[BEGIN Collected material]

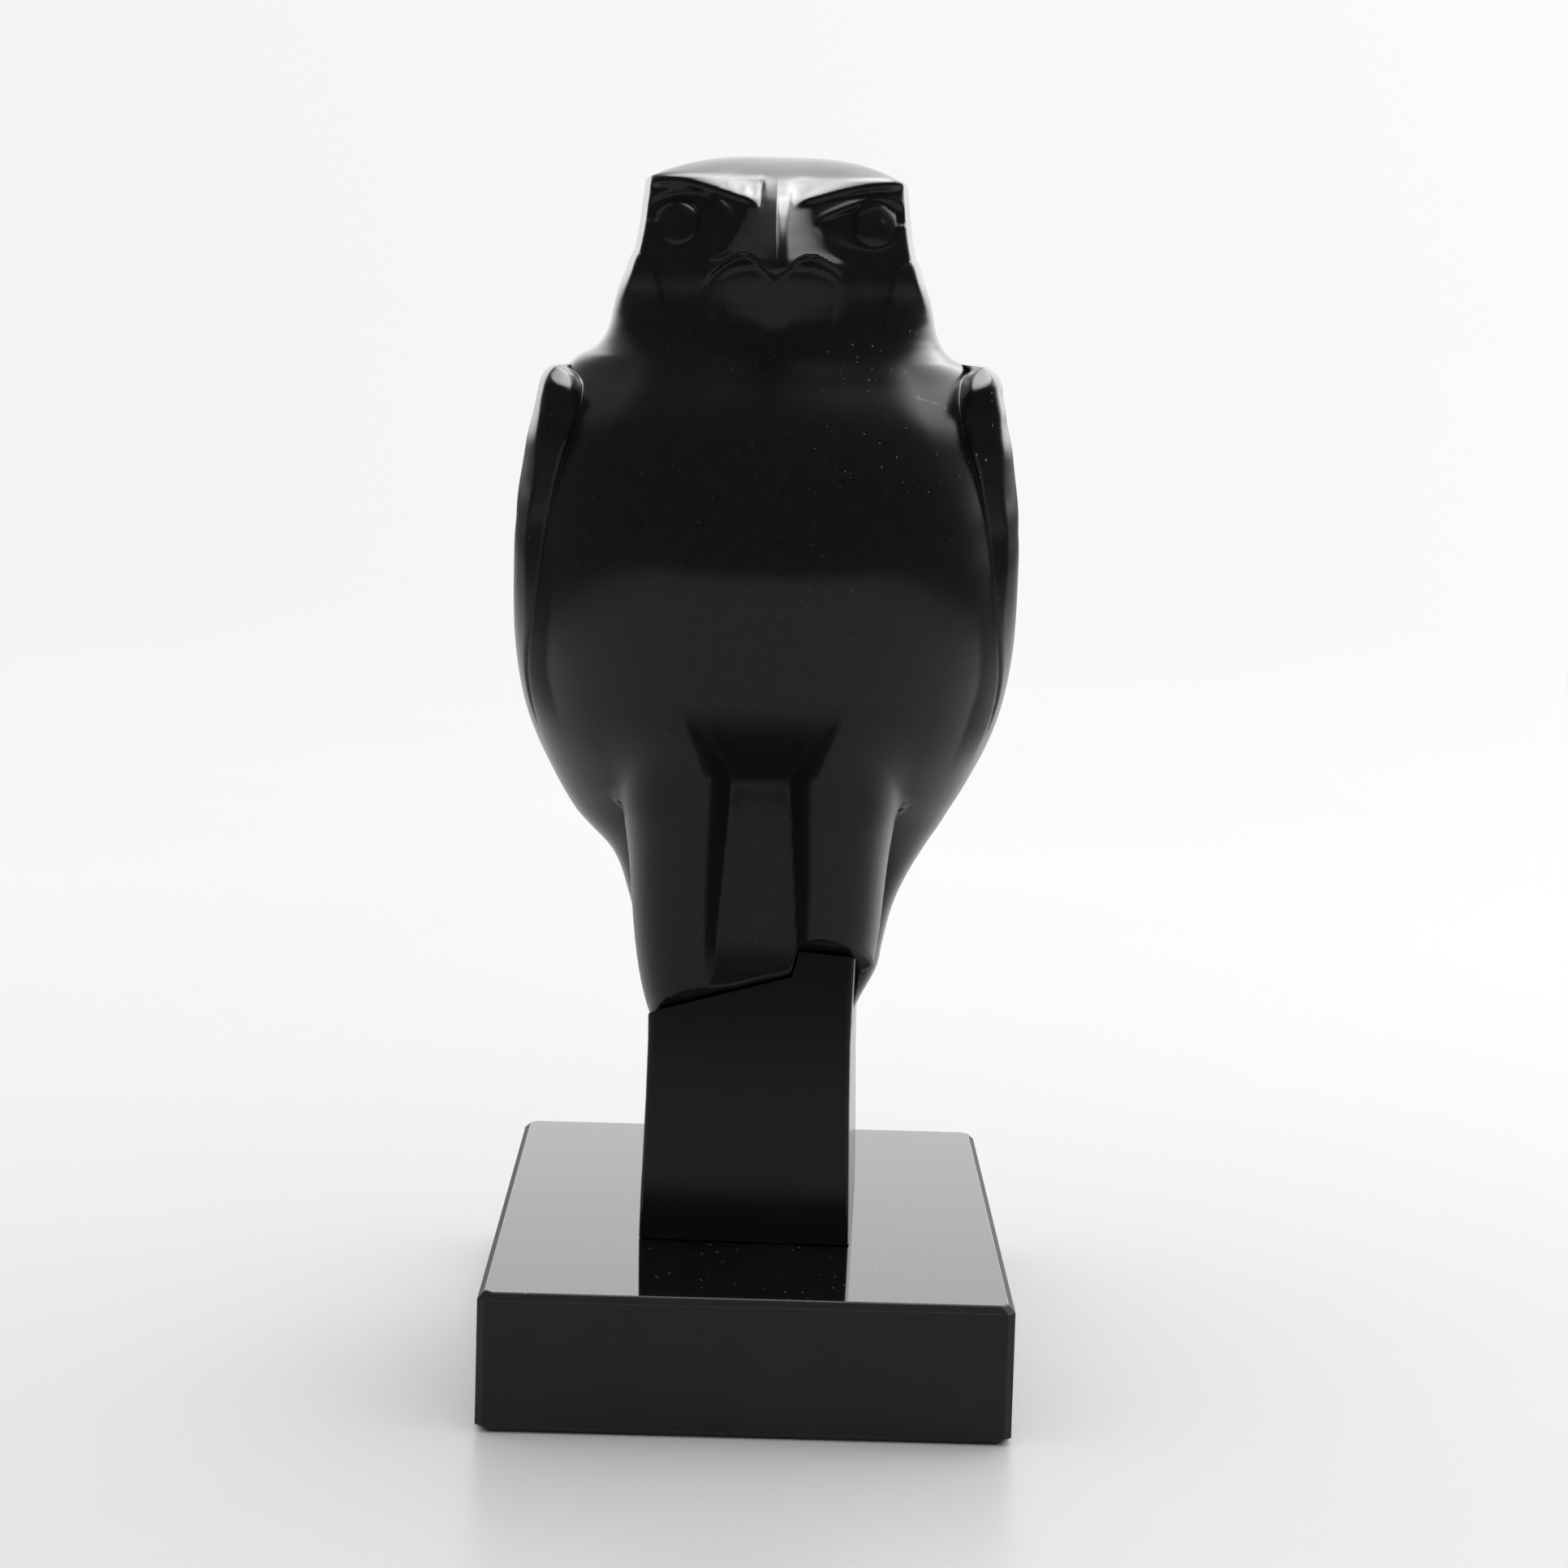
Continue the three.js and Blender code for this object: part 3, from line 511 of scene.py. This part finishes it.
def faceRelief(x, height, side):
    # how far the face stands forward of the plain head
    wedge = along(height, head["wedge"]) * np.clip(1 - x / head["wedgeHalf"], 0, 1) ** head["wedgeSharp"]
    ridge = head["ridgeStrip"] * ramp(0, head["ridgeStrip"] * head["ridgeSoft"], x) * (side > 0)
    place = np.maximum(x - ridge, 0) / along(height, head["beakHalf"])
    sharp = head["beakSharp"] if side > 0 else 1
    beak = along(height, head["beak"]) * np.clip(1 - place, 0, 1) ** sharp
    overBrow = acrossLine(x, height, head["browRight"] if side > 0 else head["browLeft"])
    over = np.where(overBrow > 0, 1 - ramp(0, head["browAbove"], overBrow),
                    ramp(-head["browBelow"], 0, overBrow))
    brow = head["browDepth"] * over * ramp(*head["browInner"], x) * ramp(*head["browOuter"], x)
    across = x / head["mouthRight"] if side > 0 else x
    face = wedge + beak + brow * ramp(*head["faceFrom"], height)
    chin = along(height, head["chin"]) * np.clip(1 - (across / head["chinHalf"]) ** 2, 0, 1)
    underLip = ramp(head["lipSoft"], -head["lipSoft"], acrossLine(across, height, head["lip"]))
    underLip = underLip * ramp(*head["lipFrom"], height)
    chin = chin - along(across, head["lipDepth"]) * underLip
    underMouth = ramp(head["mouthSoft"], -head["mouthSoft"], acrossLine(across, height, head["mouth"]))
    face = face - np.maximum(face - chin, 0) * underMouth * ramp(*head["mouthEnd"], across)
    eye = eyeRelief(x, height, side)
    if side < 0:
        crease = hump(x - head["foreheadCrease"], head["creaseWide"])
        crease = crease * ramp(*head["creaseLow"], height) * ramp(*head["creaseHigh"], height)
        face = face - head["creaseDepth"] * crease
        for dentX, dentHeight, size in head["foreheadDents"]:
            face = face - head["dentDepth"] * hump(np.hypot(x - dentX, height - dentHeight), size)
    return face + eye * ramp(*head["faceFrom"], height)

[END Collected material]

Written request:
Extract all of the data shown above without alteration.

Task output:
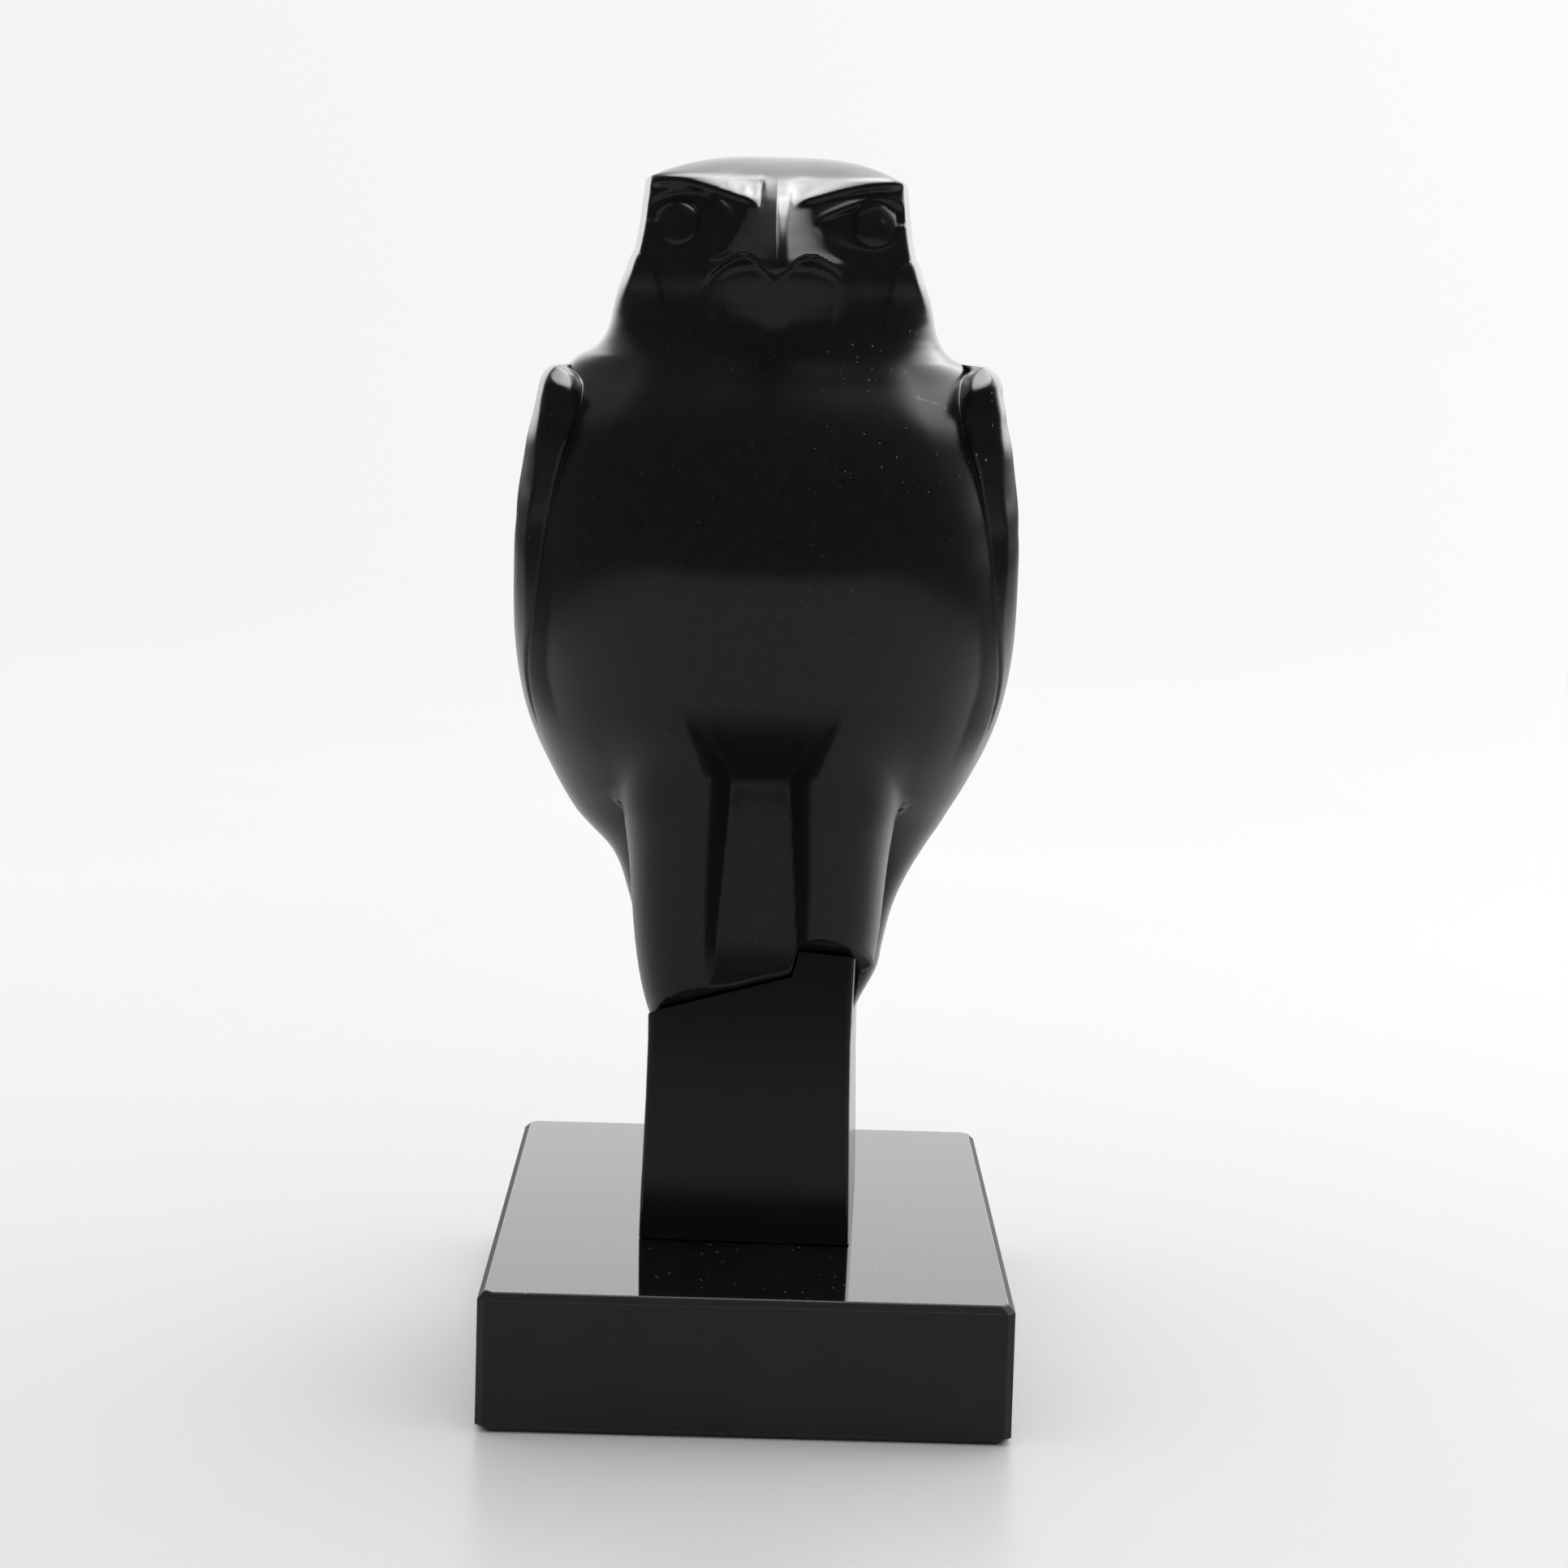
Continue the three.js and Blender code for this object: part 3, from line 511 of scene.py. This part finishes it.
def faceRelief(x, height, side):
    # how far the face stands forward of the plain head
    wedge = along(height, head["wedge"]) * np.clip(1 - x / head["wedgeHalf"], 0, 1) ** head["wedgeSharp"]
    ridge = head["ridgeStrip"] * ramp(0, head["ridgeStrip"] * head["ridgeSoft"], x) * (side > 0)
    place = np.maximum(x - ridge, 0) / along(height, head["beakHalf"])
    sharp = head["beakSharp"] if side > 0 else 1
    beak = along(height, head["beak"]) * np.clip(1 - place, 0, 1) ** sharp
    overBrow = acrossLine(x, height, head["browRight"] if side > 0 else head["browLeft"])
    over = np.where(overBrow > 0, 1 - ramp(0, head["browAbove"], overBrow),
                    ramp(-head["browBelow"], 0, overBrow))
    brow = head["browDepth"] * over * ramp(*head["browInner"], x) * ramp(*head["browOuter"], x)
    across = x / head["mouthRight"] if side > 0 else x
    face = wedge + beak + brow * ramp(*head["faceFrom"], height)
    chin = along(height, head["chin"]) * np.clip(1 - (across / head["chinHalf"]) ** 2, 0, 1)
    underLip = ramp(head["lipSoft"], -head["lipSoft"], acrossLine(across, height, head["lip"]))
    underLip = underLip * ramp(*head["lipFrom"], height)
    chin = chin - along(across, head["lipDepth"]) * underLip
    underMouth = ramp(head["mouthSoft"], -head["mouthSoft"], acrossLine(across, height, head["mouth"]))
    face = face - np.maximum(face - chin, 0) * underMouth * ramp(*head["mouthEnd"], across)
    eye = eyeRelief(x, height, side)
    if side < 0:
        crease = hump(x - head["foreheadCrease"], head["creaseWide"])
        crease = crease * ramp(*head["creaseLow"], height) * ramp(*head["creaseHigh"], height)
        face = face - head["creaseDepth"] * crease
        for dentX, dentHeight, size in head["foreheadDents"]:
            face = face - head["dentDepth"] * hump(np.hypot(x - dentX, height - dentHeight), size)
    return face + eye * ramp(*head["faceFrom"], height)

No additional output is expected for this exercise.